Vermont Governor Peter Shumlin is facing a serious ramification for a GMO labeling bill he recently passed, in the form of a major lawsuit. The bill on genetically modified food products (GMOs), approved this past spring, will require GMOs sold in Vermont to be labeled by July 1, 2016. Vermont will be the first state to implement GMO labeling. Four national organizations filed a lawsuit on June 12th over this GMO labeling law (also known as Act 120), because they claim that GMOs do not need to be declared to consumers, as they do not affect customer safety or health.
“Vermont’s mandatory GMO labeling law — Act 120 — is a costly and misguided measure that will set the nation on a path toward a 50-state patchwork of GMO labeling policies that do nothing to advance the health and safety of consumers,” the Grocery Manufacturers Association said in a statement about the lawsuit.

Governor Shumlin signed Act 120 into law in May, after the Vermont House approved it by a margin of 114-30 in April. The bill specifies that any product “partially produced with genetic engineering,” that “may be produced with genetic engineering” or is “produced with genetic engineering,” will be considered a GMO, and encompasses all food products in Vermont. Sixty countries currently require GMOs to be labeled.
“I am proud of Vermont for being the first state in the nation to ensure that Vermonters will know what is in their food,” Shumlin said in a statement at the time.

Roughly 60 to 70 percent of processed foods in the United States contain genetically modified materials. Yet, only half of citizens understood that GMOs are sold in grocery stores, and under a quarter believed they had ever eaten GMOs.

The World Health Organization (WHO) states that GMOs should be assessed on a “case by case basis,” because “it is not possible to make general statements on the safety of all GMO foods.”

Act 120 was passed with the hope of making food information more transparent to customers. However, many argue that such transparency is unnecessary when GMOs have not been definitely proved as harmful.

“Act 120 imposes burdensome new speech requirements — and restrictions — that will affect, by Vermont’s count, eight out of every ten foods at the grocery store,” the Grocery Manufacturers Association (GMA) said in a statement. “Vermont has effectively conceded this law has no basis in health, safety or science.
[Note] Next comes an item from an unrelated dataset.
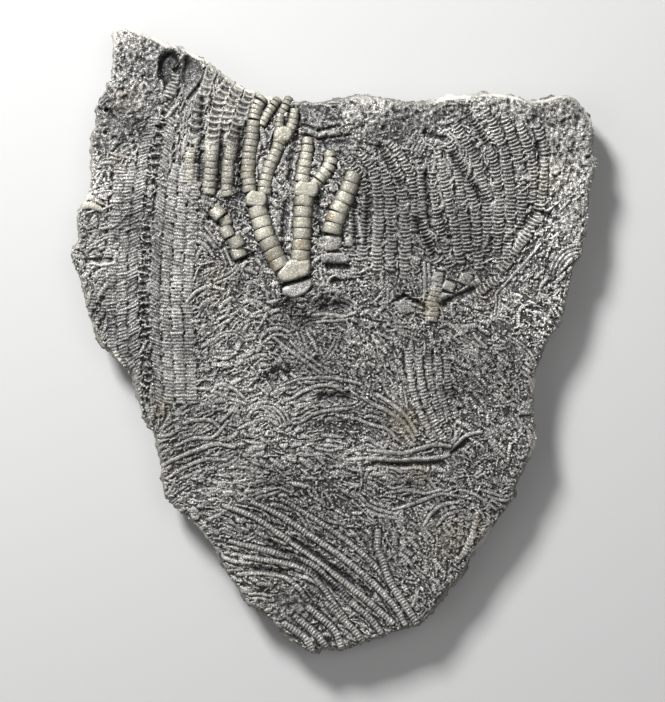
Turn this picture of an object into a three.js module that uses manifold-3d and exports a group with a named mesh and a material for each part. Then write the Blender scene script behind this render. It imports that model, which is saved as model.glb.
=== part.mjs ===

That is why a number of product categories, including milk, meat, restaurant items and alcohol, are exempt from the law. This means that many foods containing GMO ingredients will not actually disclose that fact.”

The four plaintiff organizations that are arguing that the new law is unconstitutional are the GMA, the Snack Food Association, the International Dairy Foods Association and the National Association of Manufacturers.

Their lawsuit argues that the 2016 deadline for Act 120 is a difficult one for the plaintiffs to meet, and one that might require them to revise labels for every single product – even those not sold in Vermont. In addition, the lawsuit points out that since 1994 the FDA has confirmed the safety of more than 100 genetically engineered crops for human consumption.

The plaintiffs are also arguing that GMO regulation resides within the domain of federal, not state, laws.

“The Act exceeds Vermont’s authority under the United States Constitution. The Act should be invalidated and enjoined in its entirety,” the lawsuit argues.

Even last spring when the GMO bill was passed, lawmakers were aware that it would probably be contested in court. Attorney General William Sorrel said last Thursday that he had told lawmakers that the lawsuit would be “a heck of a fight, but we would zealously defend the law.”